# Question about video quality...



## M Bison (Jan 24, 2006)

Ok, I have an old series 1, Phillips TiVo and I recently bought an HDTV. Now, the picture is really awful and I am using the best recording options. I seem to recall seeing that even on the best recording option, the unit still compresses the video. And I also seem to recall a hack to make it not compress video at all. 

Is there such an option or am I out of luck?

TIA


----------



## captain_video (Mar 1, 2002)

There will always be some compression involved since it is recorded as mpeg2 video. You can hack the unit to install TivoWebPlus and then change the resolution to 720x480 at best quality. You may not necessarily see a drastic change in quality since there will always be some degradation with respect to the original source video, especially if it originated from a digital source like DirecTV or Dish. Your best bet would be to get a newer HDTivo to record and playback all of your HD shows in Hi-Def.


----------



## M Bison (Jan 24, 2006)

Well, I am currently using an old, series 1 Phillips TiVo. I plan on getting a new TiVo once the Series 3 hits the shelves. Until then, I'm not buying anything else. Any suggestions on a place to get a FAQ on getting TivoWebPlus up and running on my TiVo?

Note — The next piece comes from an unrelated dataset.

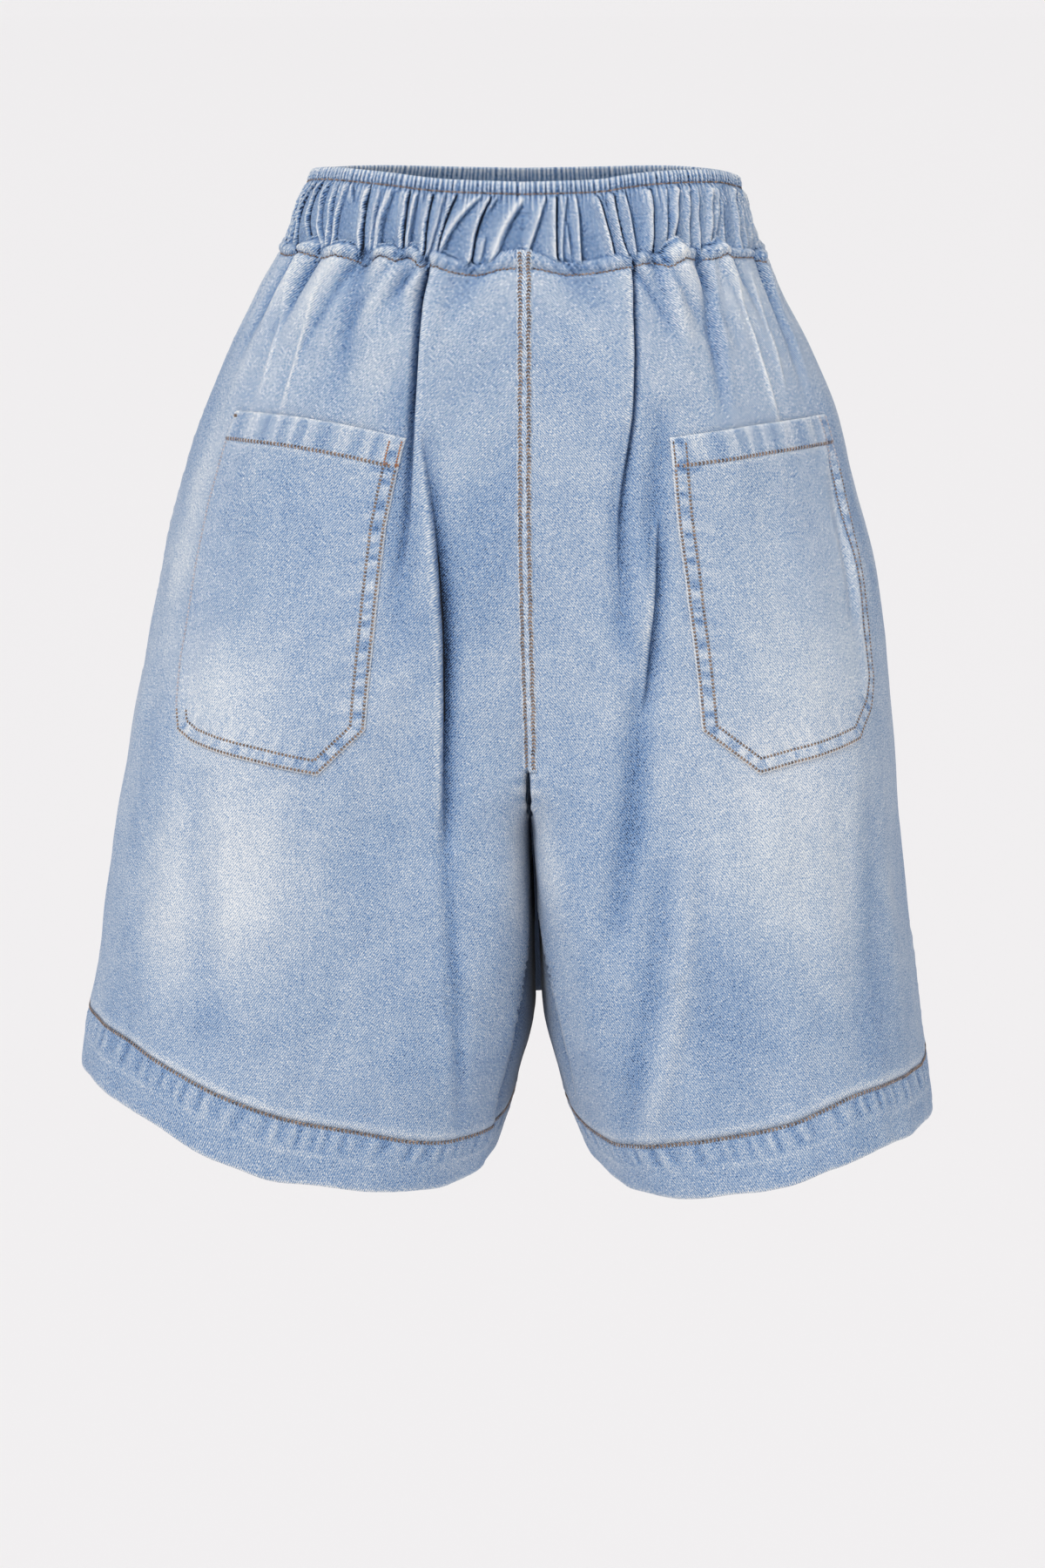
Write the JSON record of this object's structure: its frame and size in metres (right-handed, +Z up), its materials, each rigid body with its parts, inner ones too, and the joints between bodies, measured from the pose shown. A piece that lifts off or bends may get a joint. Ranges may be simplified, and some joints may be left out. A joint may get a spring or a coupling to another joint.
{
  "type": "pair of denim shorts",
  "caption": "Wide-leg denim shorts with a gathered elastic waist, drawstring, patch back pockets and turned-up hems, as worn and hollow.",
  "frame": {"origin": "middle of the waistband, at about half its height, where the wearer holds the shorts up", "axes": "+Z up out of the waist, +Y towards the back of the shorts, +X towards the wearer's left"},
  "size_m": [0.5043, 0.2606, 0.573],
  "materials": {
    "washed_denim": "light blue washed cotton twill, soft and matt, with pale worn thighs and edges",
    "gathered_denim": "washed cotton twill gathered on elastic, pale on its ridges and darker between them",
    "tie_denim": "washed cotton twill turned into a flat stitched tie"
  },
  "bodies": {
    "root": {"back_left": "washed_denim", "back_right": "washed_denim", "front_left": "washed_denim", "front_right": "washed_denim", "hem_left": "washed_denim", "hem_right": "washed_denim", "pocket_left": "washed_denim", "pocket_right": "washed_denim", "waistband": "gathered_denim", "tie_knot": "tie_denim", "tie_tail_left": "tie_denim", "tie_tail_right": "tie_denim"}
  },
  "joints": []
}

I have a hacked TiVo series 1 with the TiveNet upgrade and larger hardrives.


----------



## lrhorer (Aug 31, 2003)

captain_video said:


> There will always be some compression involved since it is recorded as mpeg2 video.

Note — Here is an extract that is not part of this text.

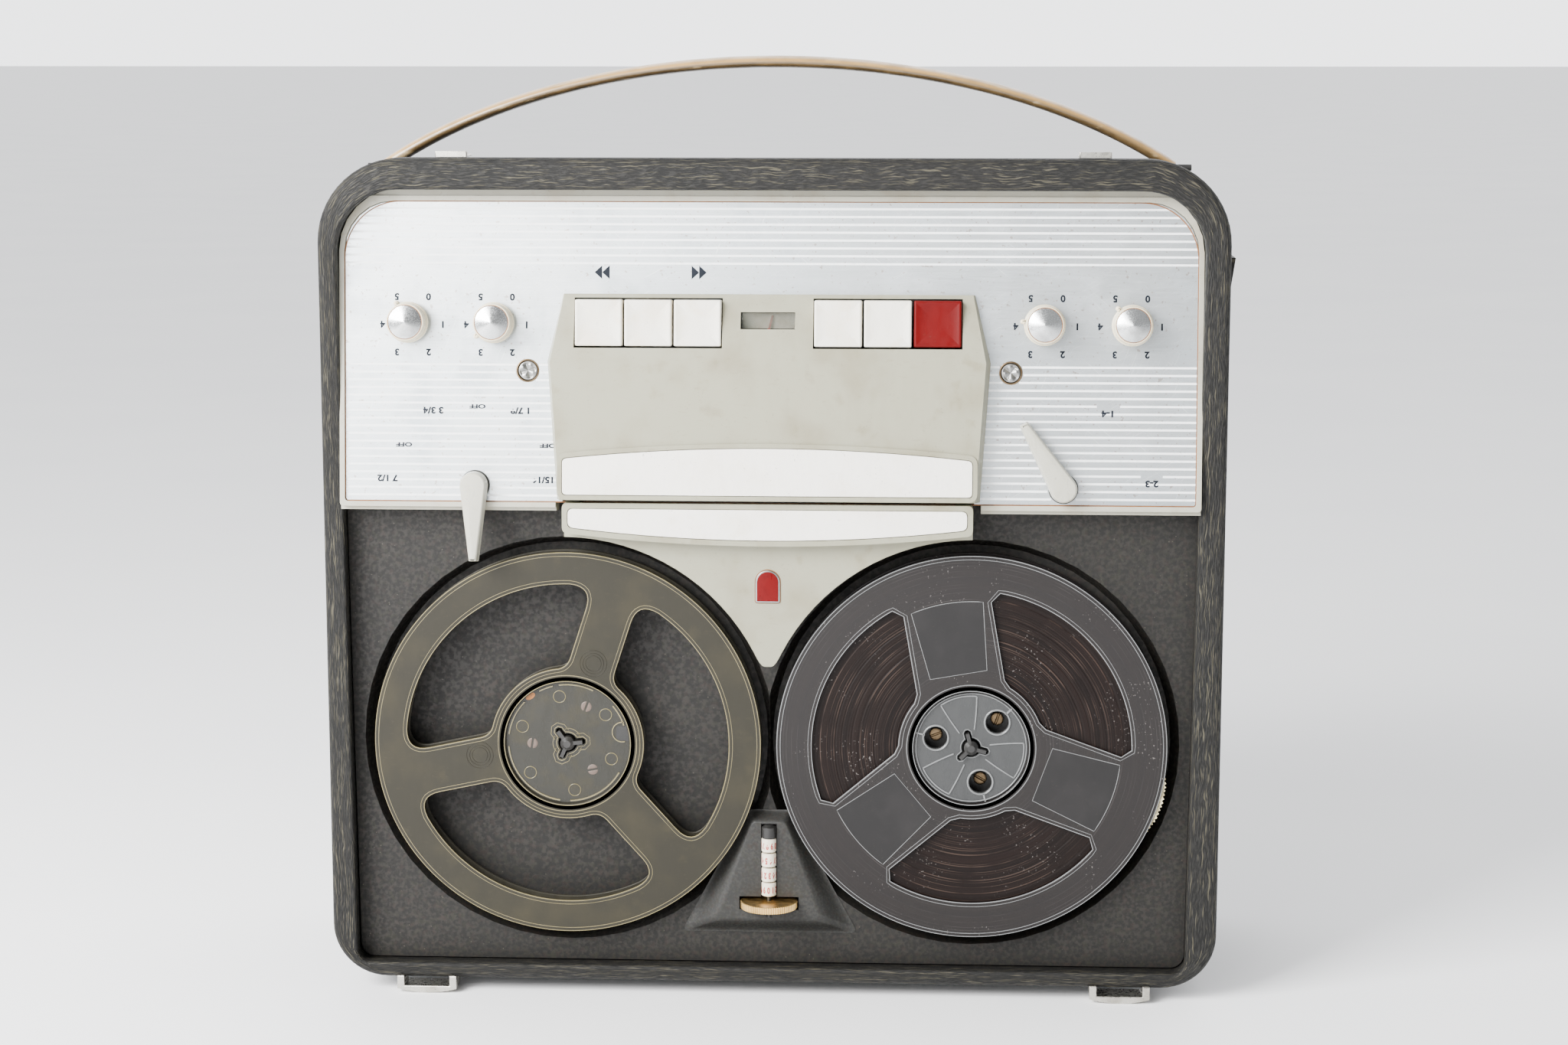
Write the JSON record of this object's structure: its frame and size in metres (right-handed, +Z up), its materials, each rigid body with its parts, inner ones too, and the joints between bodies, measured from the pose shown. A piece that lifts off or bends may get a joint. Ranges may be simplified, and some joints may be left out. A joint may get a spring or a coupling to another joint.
{
  "type": "reel-to-reel tape recorder",
  "caption": "Portable reel-to-reel tape recorder on its edge, lid off: rounded case with bowed handle, brushed panel with keys, knobs and levers, reels side by side, tape counter.",
  "frame": {"origin": "centre of the bottom of the box round the whole machine as it stands, at the height of the surface it stands on", "axes": "+Z up, -Y out of the deck towards the person who uses it, +X to the right seen from the front"},
  "size_m": [0.4128, 0.1704, 0.43],
  "materials": {
    "leathercloth": "dark grey leathercloth with a fine wavy grain",
    "speckled_paint": "dark grey-brown mottled paint",
    "housing_paint": "grey speckled paint",
    "cream": "cream moulded plastic, a little worn",
    "stone_plastic": "aged grey-cream moulded plastic",
    "white_enamel": "white, smooth",
    "ivory": "ivory, polished",
    "record_red": "deep red, polished",
    "brushed": "brushed, with fine white lines",
    "nickel": "dull nickel plate",
    "frosted": "frosted clear plastic, yellowed",
    "crystal": "clear polystyrene",
    "tape_brown": "brown coated tape",
    "strap_tan": "tan plastic over a metal strip",
    "rubber": "matt black",
    "steel": "turned and zinc plated",
    "brass": "knurled, a little dull",
    "drum_white": "white with printed digits",
    "dark_plastic": "black, satin",
    "needle_red": "red lacquer",
    "motor_grey": "grey lacquer",
    "speaker_grey": "pressed basket with a paper cone"
  },
  "bodies": {
    "case": {"case_shell": "leathercloth", "handle_cup_left": "dark_plastic", "handle_cup_right": "dark_plastic", "socket_panel": "dark_plastic", "back_panel": "dark_plastic", "back_foot_left": "rubber", "standing_stud_left": "rubber", "back_foot_right": "rubber", "standing_stud_right": "rubber", "loudspeaker": "speaker_grey", "hinge_loop_left": "nickel", "lid_catch_left": "nickel", "hinge_loop_right": "nickel", "lid_catch_right": "nickel", "deck_plate": "speckled_paint", "counter_housing": "housing_paint", "counter_axle": "steel", "control_bezel": "cream", "control_plate": "brushed", "panel_screw_left": "nickel", "panel_screw_right": "nickel", "head_cover": "stone_plastic", "head_insert_plate": "white_enamel", "meter_body": "steel", "meter_window": "crystal", "tongue_cover": "stone_plastic", "tongue_insert_plate": "white_enamel", "head_block": "steel", "motor": "motor_grey", "drive_belt": "rubber", "chassis_frame": "steel"},
    "handle": {"carry_handle": "strap_tan"},
    "flap": {"side_flap": "dark_plastic"},
    "left_spool": {"left_reel": "frosted", "left_turntable": "steel"},
    "right_spool": {"right_reel": "crystal", "right_turntable": "steel", "tape_pack": "tape_brown", "tape_outer_turn": "tape_brown"},
    "knob_1": {"knob_left_outer": "cream"},
    "knob_2": {"knob_left_inner": "cream"},
    "knob_3": {"knob_right_inner": "cream"},
    "knob_4": {"knob_right_outer": "cream"},
    "speed_lever": {"speed_lever": "cream"},
    "track_lever": {"track_lever": "cream"},
    "drum_1": {"counter_drum_1": "drum_white"},
    "drum_2": {"counter_drum_2": "drum_white"},
    "drum_3": {"counter_drum_3": "drum_white"},
    "drum_4": {"counter_drum_4": "drum_white"},
    "reset_wheel": {"reset_wheel": "brass"},
    "capstan": {"capstan_flywheel": "steel"},
    "pulley": {"motor_pulley": "brass"},
    "pinch": {"pinch_roller": "rubber"},
    "pointer": {"meter_pointer": "needle_red"},
    "key_1": {"key_1": "ivory"},
    "key_2": {"key_2": "ivory"},
    "key_3": {"key_3": "ivory"},
    "key_4": {"key_4": "ivory"},
    "key_5": {"key_5": "ivory"},
    "key_6": {"key_6": "record_red"}
  },
  "joints": [
    {"name": "handle_swing", "type": "hinge", "parent": "case", "child": "handle", "pos_m": [-0.00243, -0.02183, 0.3795], "axis": [1, 0, 0], "range_deg": [-20, 20]},
    {"name": "flap_swing", "type": "hinge", "parent": "case", "child": "flap", "pos_m": [0.19975, -0.03783, 0.2975], "axis": [0, 1, 0], "range_deg": [-8, 95]},
    {"name": "left_spool_turn", "type": "hinge", "parent": "case", "child": "left_spool", "pos_m": [-0.09633, -0.06883, 0.118], "axis": [0, 1, 0], "continuous": true},
    {"name": "right_spool_turn", "type": "hinge", "parent": "case", "child": "right_spool", "pos_m": [0.08867, -0.06883, 0.118], "axis": [0, 1, 0], "continuous": true},
    {"name": "knob_1_turn", "type": "hinge", "parent": "case", "child": "knob_1", "pos_m": [-0.16603, -0.06569, 0.3111], "axis": [0, -0.9951, 0.0993], "range_deg": [0, 300]},
    {"name": "knob_2_turn", "type": "hinge", "parent": "case", "child": "knob_2", "pos_m": [-0.12713, -0.06569, 0.3111], "axis": [0, -0.9951, 0.0993], "range_deg": [-98, 202]},
    {"name": "knob_3_turn", "type": "hinge", "parent": "case", "child": "knob_3", "pos_m": [0.11947, -0.06569, 0.3111], "axis": [0, -0.9951, 0.0993], "range_deg": [-51, 249]},
    {"name": "knob_4_turn", "type": "hinge", "parent": "case", "child": "knob_4", "pos_m": [0.15837, -0.06569, 0.3111], "axis": [0, -0.9951, 0.0993], "range_deg": [-11, 289]},
    {"name": "speed_lever_turn", "type": "hinge", "parent": "case", "child": "speed_lever", "pos_m": [-0.13633, -0.07295, 0.23836], "axis": [0, -0.9951, 0.0993], "range_deg": [-262, 0]},
    {"name": "track_lever_turn", "type": "hinge", "parent": "case", "child": "track_lever", "pos_m": [0.12867, -0.07295, 0.23836], "axis": [0, -0.9951, 0.0993], "range_deg": [-120, 0]},
    {"name": "key_1_press", "type": "slide", "parent": "case", "child": "key_1", "axis": [0, 0.9951, -0.0993], "range_m": [0, 0.005], "stiffness_N_per_m": 300, "springref_m": -0.002},
    {"name": "key_2_press", "type": "slide", "parent": "case", "child": "key_2", "axis": [0, 0.9951, -0.0993], "range_m": [0, 0.005], "stiffness_N_per_m": 300, "springref_m": -0.002},
    {"name": "key_3_press", "type": "slide", "parent": "case", "child": "key_3", "axis": [0, 0.9951, -0.0993], "range_m": [0, 0.005], "stiffness_N_per_m": 300, "springref_m": -0.002},
    {"name": "key_4_press", "type": "slide", "parent": "case", "child": "key_4", "axis": [0, 0.9951, -0.0993], "range_m": [0, 0.005], "stiffness_N_per_m": 300, "springref_m": -0.002},
    {"name": "key_5_press", "type": "slide", "parent": "case", "child": "key_5", "axis": [0, 0.9951, -0.0993], "range_m": [0, 0.005], "stiffness_N_per_m": 300, "springref_m": -0.002},
    {"name": "key_6_press", "type": "slide", "parent": "case", "child": "key_6", "axis": [0, 0.9951, -0.0993], "range_m": [0, 0.005], "stiffness_N_per_m": 300, "springref_m": -0.002},
    {"name": "drum_1_turn", "type": "hinge", "parent": "case", "child": "drum_1", "pos_m": [-0.00383, -0.06633, 0.047], "axis": [0, 0, 1], "continuous": true},
    {"name": "drum_2_turn", "type": "hinge", "parent": "case", "child": "drum_2", "pos_m": [-0.00383, -0.06633, 0.05395], "axis": [0, 0, 1], "continuous": true},
    {"name": "drum_3_turn", "type": "hinge", "parent": "case", "child": "drum_3", "pos_m": [-0.00383, -0.06633, 0.0609], "axis": [0, 0, 1], "continuous": true},
    {"name": "drum_4_turn", "type": "hinge", "parent": "case", "child": "drum_4", "pos_m": [-0.00383, -0.06633, 0.06785], "axis": [0, 0, 1], "continuous": true},
    {"name": "reset_wheel_turn", "type": "hinge", "parent": "case", "child": "reset_wheel", "pos_m": [-0.00383, -0.06633, 0.0412], "axis": [0, 0, 1], "continuous": true},
    {"name": "capstan_turn", "type": "hinge", "parent": "case", "child": "capstan", "pos_m": [0.02617, -0.04083, 0.2343], "axis": [0, 1, 0], "continuous": true},
    {"name": "pulley_turn", "type": "hinge", "parent": "case", "child": "pulley", "pos_m": [-0.06383, -0.04033, 0.272], "axis": [0, 1, 0], "continuous": true},
    {"name": "pinch_turn", "type": "hinge", "parent": "case", "child": "pinch", "pos_m": [0.02617, -0.06953, 0.2255], "axis": [0, 1, 0], "continuous": true},
    {"name": "pointer_swing", "type": "hinge", "parent": "case", "child": "pointer", "pos_m": [-0.00383, -0.06601, 0.30781], "axis": [0, -0.9951, 0.0993], "range_deg": [-35, 50], "stiffness_Nm_per_rad": 0.00005}
  ],
  "couplings": [
    {"joint": "pulley_turn", "follows": "capstan_turn", "ratio": 5},
    {"joint": "drum_1_turn", "follows": "right_spool_turn", "ratio": 0.5},
    {"joint": "drum_2_turn", "follows": "right_spool_turn", "ratio": 0.05},
    {"joint": "drum_3_turn", "follows": "right_spool_turn", "ratio": 0.005},
    {"joint": "drum_4_turn", "follows": "right_spool_turn", "ratio": 0.0005}
  ]
}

'Not just "some". A "broadcast quality" raw SD NTSC Video stream requires a minimum of 120Mbps for an 8 bit digitization depth or 150Mbps for a 10 bit stream. That's 900 / 1125 Megabytes per minute. At that rate, a single two hour movie would require 108G / 135G of disk storage. A 2 hour 1080i HD stream would rquire over 500Gigs of storage. SD MPEG2 streams run 5 - 6 Mbps, or about 2G per hour. I haven't actually looked at any HD MPEG2 streams, but they probably should run around 50 Mbps or so.


----------